When a vibratory roller leaves marks in the mat, you have a number of settings you can fix to smooth out the problem. First of all, too much vibratory energy is going into the mat. If the intermediate and finish rollers can’t smooth the honeycomb within the asphalt layer into its appropriate state, they won’t achieve your best density. They won’t “take out” the marks.

Beautiful Mat

The vibratory roller in breakdown position should be traveling so that it hits the mat with 10 to 12 impacts per foot. This is the typical starting point. Adjust for your special needs from there. Photo courtesy of John Ball, Top Quality Paving, Manchester, N.H.

First, check the working speed of the vibratory roller in breakdown position. Is it traveling so that it hits the mat with 10 to 12 impacts per foot? The team at Caterpillar Paving Products widens that margin to 8 to 14 impacts per foot. If not, you want to switch to a lower amplitude setting with a slightly higher frequency.
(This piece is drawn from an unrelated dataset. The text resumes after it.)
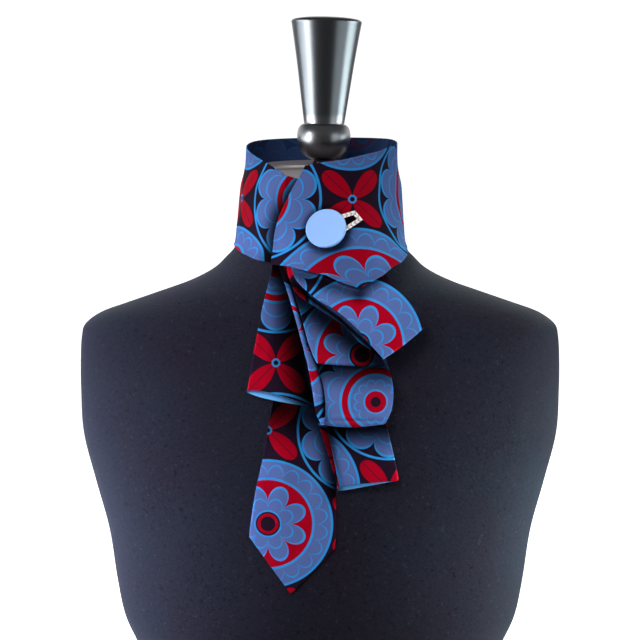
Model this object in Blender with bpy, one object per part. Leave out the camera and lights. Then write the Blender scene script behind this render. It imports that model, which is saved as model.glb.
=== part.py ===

Changing the speed of the machine might not be an option when the paver is moving at a pace that keeps up with the plant and the haul trucks. You have a perishable product beneath your drums; changing the number of times you hit it as you roll it will be your best bet. But you don’t want to hit it with the same amount of force if you’re increasing the number of times you’re hitting it per foot. If the machine you have will allow it, try operating with one drum vibrating and the other in static mode, if state specs will allow it, and see if that eliminates the marks in the mat.

Remember, the marks in the mat are a sign that something isn’t right. You want to correct it the best you can so the pneumatic tire roller in the intermediate zone is working toward achieving density, not correcting mistakes.